1. Faced with a new character set which was larger than eight-bits (Unicode 16-bit) Microsoft said "hey let's make an all-new API" and set to work rewriting everything

2. Faced with a new character set which was larger than eight-bits (Unicode 32-bit), the Unix guys said "hey let's create a standard way to encode these characters and rewrite nothing.

You seem to be fixated on the difference between the new character sizes. Ignore the precise number of bits! The point is when making a change to adapt to a new system, do you rewrite everything and risk causing bugs everywhere, or do you do something clever which has far less risk and uses the same API?

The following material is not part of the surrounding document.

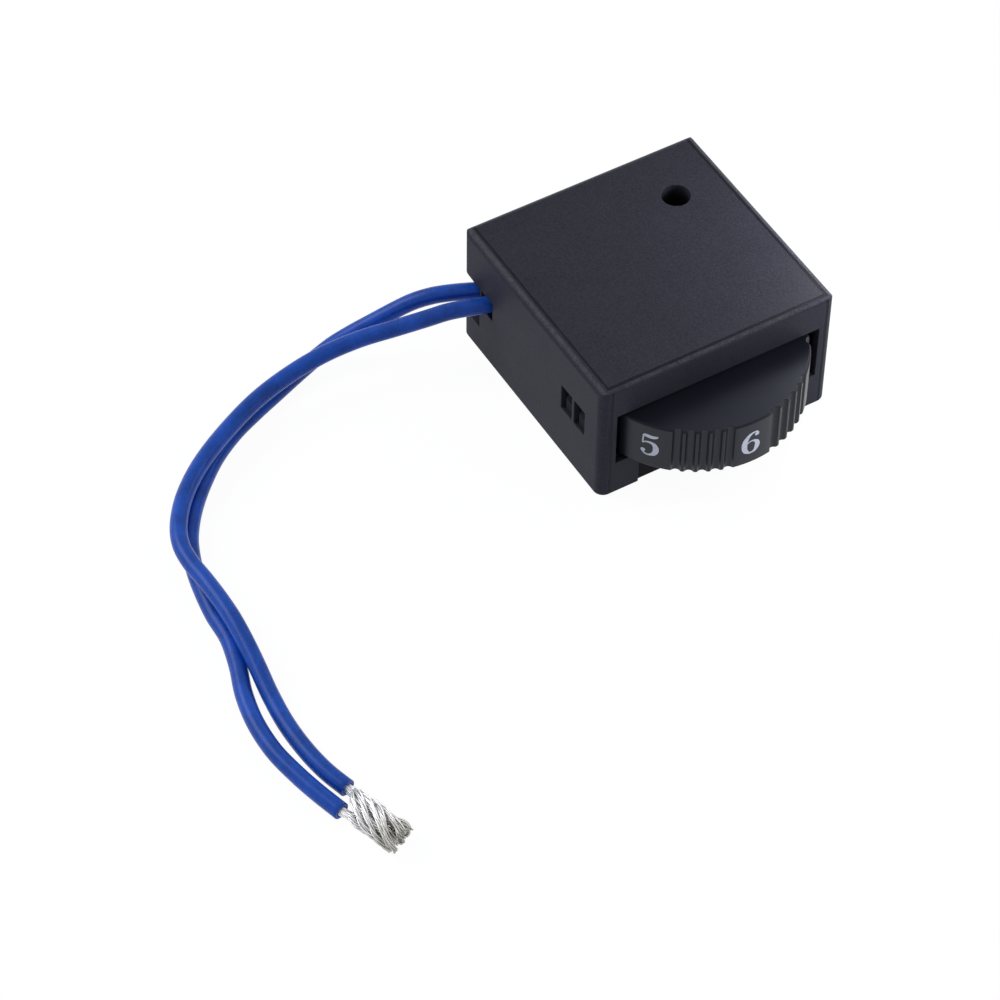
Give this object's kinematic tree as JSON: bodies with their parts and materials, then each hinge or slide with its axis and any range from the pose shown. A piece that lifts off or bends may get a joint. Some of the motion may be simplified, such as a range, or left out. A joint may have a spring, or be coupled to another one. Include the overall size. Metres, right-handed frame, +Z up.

#2 massively ignores the fact they didn't bother to solve the problem until much much later. In fact, everyone else solved it the same way as Microsoft before then even on Unix. Actually, a bunch of Unix guys were involved in the design of UCS-2 and UTF-16 so I'm not sure why it's Microsoft's fault.

But yes, some Unix guys eventually faced with a bigger problem, significantly more time, and a design already started by the Unicode Consortium eventually solved it better. But that's not really much of an argument.

Also arguing that there is no risk going to UTF-8 is ridiculous. Anything that treats UTF-8 as ASCII, as you suggest, is going to do it wrong in some way. At least making a new API forced developers to think about the issue.


Well, remember that they already had to rewrite a lot for Win32 anyway.